Mike Huckabee is running for President in a new media age. That means (as George Allen knows) that every word he says at almost every moment of every day will make it on-line. We are all going to have to tolerate explosions, gaffes, and stupid statements from our preferred candidate or wait for the coming of King Jesus . . . an option that the press of the election in November does not seem to grant.
Everybody is going to say something he shouldn’t. In fact, Governor Huckabee’s response to the gaffe is just the right one. He clarified and moved on to something else. In the case of his earlier gaffe about Mormons in a magazine interview, he apologized.
That is exactly right.
Gaffes in the new media age are going to be there from any candidate who is not robotic. . . a trait that will make the candidate (in the age of Oprah) unappealing and unelectable. When George Allen, the senator from Virginia, blew up and used a racial slur, it told us two things about him. First, when he saw a person of color, his first thought was “race” and “racial slur” and not some more generic insult. That was very bad news about Senator Allen.

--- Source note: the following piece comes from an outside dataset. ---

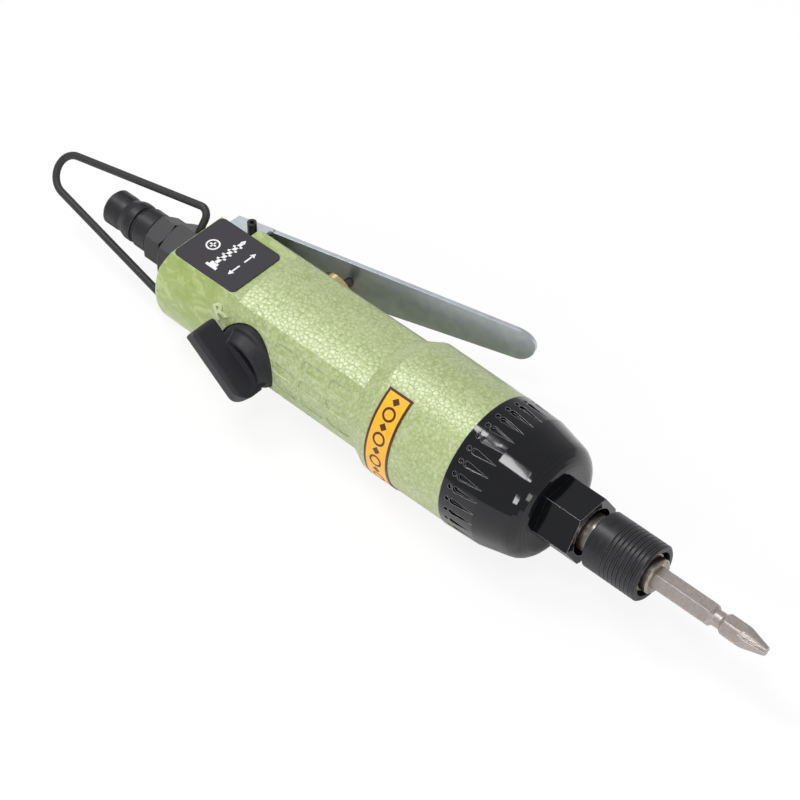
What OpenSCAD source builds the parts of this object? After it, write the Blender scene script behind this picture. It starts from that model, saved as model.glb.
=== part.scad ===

Second, he tried to bluff his way out of admitting he had blown it. His response was disingenuous.
Voters need to tolerate a higher level of gaffes in a new media age. Candidates need to admit when they make them.
In contrast to Allen, Huckabee’s gaffe says something good about him. When he gets verbally confused, he tends to fall into “Biblical-speak” or Christian thought patterns. I find that comforting in a commander-in-chief. When one considers that the Bible is indisputably one of the intellectual pillars of Western civilization, I think it should be comforting to non-Christians. This is not a man who will err by believing some new faddish theory or will make mistakes in his own calculated interest. He will fall back into traditional Christian modes of thought, modes that still capture the hearts and minds of up to eighty percent of the population.
Governor Mike Huckabee misspoke, clarified, and told us a bit about himself. Voters will decide what they make of it.